We all know that chasing trades is a horrible decision, yet we still sometimes find ourselves struggling with this bad habit we have.

 

Having a game plan and sticking to it is tough especially when the market is volatile. It’s so easy to get sucked into a trade that is outside of your trading plan when the market makes larger and quicker moves in price. Suddenly    everyone wants to get a piece of it. By doing this you plant the seed of inconsistency. Even though additional movement is likely to generate more trading opportunities, FOMO (Fear Of Missing Out) takes over and decisions become rash.

 

If you ignore the rule of not chasing trades you might be rewarded with a good trade, but this does not benefit you as it is the same as rewarding your child for doing something wrong, they will begin to expect positive feedback for bad behaviour. This is what happens when you are profitable by luck when you chase a trade. It goes well so you think that next time it will be alright and then the next thing you know, you have conditioned yourself to chase trades because it seems like the market is positively reinforcing your behaviour – the market doesn’t care and you were actually just lucky. By doing this you are not helping yourself in anyway, you are picking up on bad habits that can lead you down into a spiral. By getting the trade in after the market has moved up and before it has started to go back, the risk of it going against you is increasing and increasing fast.

 

So why chase trades? The fact that you have started to chase a trade means that you have become emotional (remember a successful trader keeps their emotions neutral), and when the trade goes against you it’s only going to intensify your emotions. Psychologically, chasing a trade can be damaging.
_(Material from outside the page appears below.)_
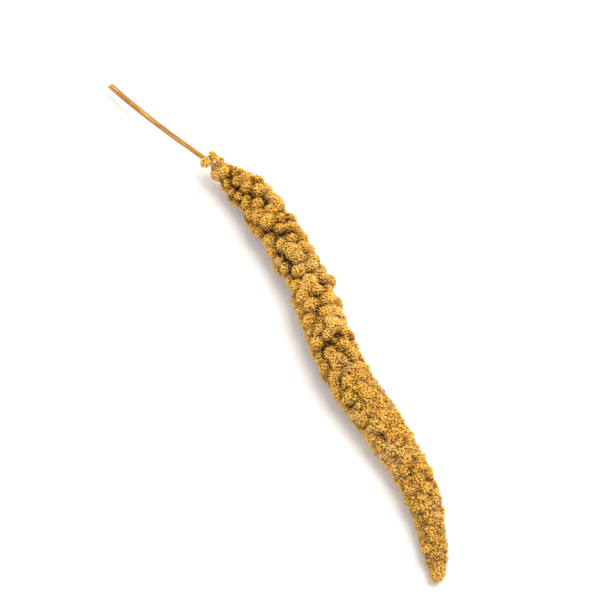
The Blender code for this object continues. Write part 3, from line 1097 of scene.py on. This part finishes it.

When those trades do go right, after sitting in a draw down, you end up taking less profit than if you had just entered at the right time and followed your strategy and now your profit margin has diminished.

 

So, here are 4 tips on how to stop yourself from chasing trades:

 

  1. Try being focused on your trades, have a time and environment that allows you to focus solely on your trades without distraction.

 

  1. If you find that you are often missing trade setups by a small margin, ask yourself if your entry plan needs revising or whether you might add a secondary entry plan if you miss the first chance to take a trade.

 

  1. Are you being too impulsive because of FOMO? Be honest with yourself, awareness is the first remedy

 

  1. Give yourself a reasonable limit as when to enter the market, be realistic about it and take into consideration the risk to reward ratio.

 

Happy trading, stay consistent and keep learning, success will come.